--- begin MATERIAL TO PROCESS ---

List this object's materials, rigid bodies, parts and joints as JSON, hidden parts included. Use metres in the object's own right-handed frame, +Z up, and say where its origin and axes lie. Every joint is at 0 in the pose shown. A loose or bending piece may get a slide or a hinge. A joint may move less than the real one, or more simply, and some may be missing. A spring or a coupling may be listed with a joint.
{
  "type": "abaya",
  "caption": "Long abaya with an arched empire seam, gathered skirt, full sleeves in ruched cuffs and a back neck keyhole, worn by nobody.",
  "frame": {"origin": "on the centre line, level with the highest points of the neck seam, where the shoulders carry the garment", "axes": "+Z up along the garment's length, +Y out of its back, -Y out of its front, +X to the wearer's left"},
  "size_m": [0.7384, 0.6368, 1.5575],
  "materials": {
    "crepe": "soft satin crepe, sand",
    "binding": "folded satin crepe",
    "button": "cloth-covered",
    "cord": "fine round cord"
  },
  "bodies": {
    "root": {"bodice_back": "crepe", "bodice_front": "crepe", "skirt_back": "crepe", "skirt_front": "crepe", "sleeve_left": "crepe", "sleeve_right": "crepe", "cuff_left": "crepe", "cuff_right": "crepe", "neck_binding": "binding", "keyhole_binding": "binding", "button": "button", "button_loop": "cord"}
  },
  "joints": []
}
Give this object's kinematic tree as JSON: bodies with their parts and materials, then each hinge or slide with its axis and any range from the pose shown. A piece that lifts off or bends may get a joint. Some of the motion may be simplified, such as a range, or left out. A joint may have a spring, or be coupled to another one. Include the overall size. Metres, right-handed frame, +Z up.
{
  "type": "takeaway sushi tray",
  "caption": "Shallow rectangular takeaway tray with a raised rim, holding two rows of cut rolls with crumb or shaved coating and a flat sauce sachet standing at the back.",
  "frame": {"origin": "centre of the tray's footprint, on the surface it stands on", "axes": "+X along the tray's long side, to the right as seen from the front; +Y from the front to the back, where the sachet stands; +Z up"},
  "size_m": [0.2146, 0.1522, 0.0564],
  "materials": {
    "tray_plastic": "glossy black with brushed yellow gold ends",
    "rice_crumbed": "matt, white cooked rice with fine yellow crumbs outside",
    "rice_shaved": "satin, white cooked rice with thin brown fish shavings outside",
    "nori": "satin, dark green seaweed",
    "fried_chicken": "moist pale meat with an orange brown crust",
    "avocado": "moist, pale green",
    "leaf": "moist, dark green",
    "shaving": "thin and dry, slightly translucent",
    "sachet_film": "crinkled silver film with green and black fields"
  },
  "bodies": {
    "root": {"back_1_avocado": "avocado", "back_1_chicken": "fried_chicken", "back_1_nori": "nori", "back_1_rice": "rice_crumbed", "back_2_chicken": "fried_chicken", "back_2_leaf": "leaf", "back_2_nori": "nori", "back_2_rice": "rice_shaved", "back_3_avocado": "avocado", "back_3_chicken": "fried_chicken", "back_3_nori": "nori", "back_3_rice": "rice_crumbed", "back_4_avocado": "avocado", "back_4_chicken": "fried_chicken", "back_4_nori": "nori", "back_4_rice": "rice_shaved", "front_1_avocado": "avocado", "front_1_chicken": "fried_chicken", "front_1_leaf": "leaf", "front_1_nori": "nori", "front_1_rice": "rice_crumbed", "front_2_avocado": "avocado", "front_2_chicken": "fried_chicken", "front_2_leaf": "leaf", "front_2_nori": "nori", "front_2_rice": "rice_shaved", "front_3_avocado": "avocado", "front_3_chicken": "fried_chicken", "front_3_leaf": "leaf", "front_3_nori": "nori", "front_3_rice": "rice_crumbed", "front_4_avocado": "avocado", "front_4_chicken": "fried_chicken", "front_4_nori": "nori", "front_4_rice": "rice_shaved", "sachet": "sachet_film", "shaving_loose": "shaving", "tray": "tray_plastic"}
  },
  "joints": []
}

--- end MATERIAL TO PROCESS ---

--- OBJECTIVE ---
Repeat the material from above exactly, word for word.

--- ANSWER BELOW ---
List this object's materials, rigid bodies, parts and joints as JSON, hidden parts included. Use metres in the object's own right-handed frame, +Z up, and say where its origin and axes lie. Every joint is at 0 in the pose shown. A loose or bending piece may get a slide or a hinge. A joint may move less than the real one, or more simply, and some may be missing. A spring or a coupling may be listed with a joint.
{
  "type": "abaya",
  "caption": "Long abaya with an arched empire seam, gathered skirt, full sleeves in ruched cuffs and a back neck keyhole, worn by nobody.",
  "frame": {"origin": "on the centre line, level with the highest points of the neck seam, where the shoulders carry the garment", "axes": "+Z up along the garment's length, +Y out of its back, -Y out of its front, +X to the wearer's left"},
  "size_m": [0.7384, 0.6368, 1.5575],
  "materials": {
    "crepe": "soft satin crepe, sand",
    "binding": "folded satin crepe",
    "button": "cloth-covered",
    "cord": "fine round cord"
  },
  "bodies": {
    "root": {"bodice_back": "crepe", "bodice_front": "crepe", "skirt_back": "crepe", "skirt_front": "crepe", "sleeve_left": "crepe", "sleeve_right": "crepe", "cuff_left": "crepe", "cuff_right": "crepe", "neck_binding": "binding", "keyhole_binding": "binding", "button": "button", "button_loop": "cord"}
  },
  "joints": []
}
Give this object's kinematic tree as JSON: bodies with their parts and materials, then each hinge or slide with its axis and any range from the pose shown. A piece that lifts off or bends may get a joint. Some of the motion may be simplified, such as a range, or left out. A joint may have a spring, or be coupled to another one. Include the overall size. Metres, right-handed frame, +Z up.
{
  "type": "takeaway sushi tray",
  "caption": "Shallow rectangular takeaway tray with a raised rim, holding two rows of cut rolls with crumb or shaved coating and a flat sauce sachet standing at the back.",
  "frame": {"origin": "centre of the tray's footprint, on the surface it stands on", "axes": "+X along the tray's long side, to the right as seen from the front; +Y from the front to the back, where the sachet stands; +Z up"},
  "size_m": [0.2146, 0.1522, 0.0564],
  "materials": {
    "tray_plastic": "glossy black with brushed yellow gold ends",
    "rice_crumbed": "matt, white cooked rice with fine yellow crumbs outside",
    "rice_shaved": "satin, white cooked rice with thin brown fish shavings outside",
    "nori": "satin, dark green seaweed",
    "fried_chicken": "moist pale meat with an orange brown crust",
    "avocado": "moist, pale green",
    "leaf": "moist, dark green",
    "shaving": "thin and dry, slightly translucent",
    "sachet_film": "crinkled silver film with green and black fields"
  },
  "bodies": {
    "root": {"back_1_avocado": "avocado", "back_1_chicken": "fried_chicken", "back_1_nori": "nori", "back_1_rice": "rice_crumbed", "back_2_chicken": "fried_chicken", "back_2_leaf": "leaf", "back_2_nori": "nori", "back_2_rice": "rice_shaved", "back_3_avocado": "avocado", "back_3_chicken": "fried_chicken", "back_3_nori": "nori", "back_3_rice": "rice_crumbed", "back_4_avocado": "avocado", "back_4_chicken": "fried_chicken", "back_4_nori": "nori", "back_4_rice": "rice_shaved", "front_1_avocado": "avocado", "front_1_chicken": "fried_chicken", "front_1_leaf": "leaf", "front_1_nori": "nori", "front_1_rice": "rice_crumbed", "front_2_avocado": "avocado", "front_2_chicken": "fried_chicken", "front_2_leaf": "leaf", "front_2_nori": "nori", "front_2_rice": "rice_shaved", "front_3_avocado": "avocado", "front_3_chicken": "fried_chicken", "front_3_leaf": "leaf", "front_3_nori": "nori", "front_3_rice": "rice_crumbed", "front_4_avocado": "avocado", "front_4_chicken": "fried_chicken", "front_4_nori": "nori", "front_4_rice": "rice_shaved", "sachet": "sachet_film", "shaving_loose": "shaving", "tray": "tray_plastic"}
  },
  "joints": []
}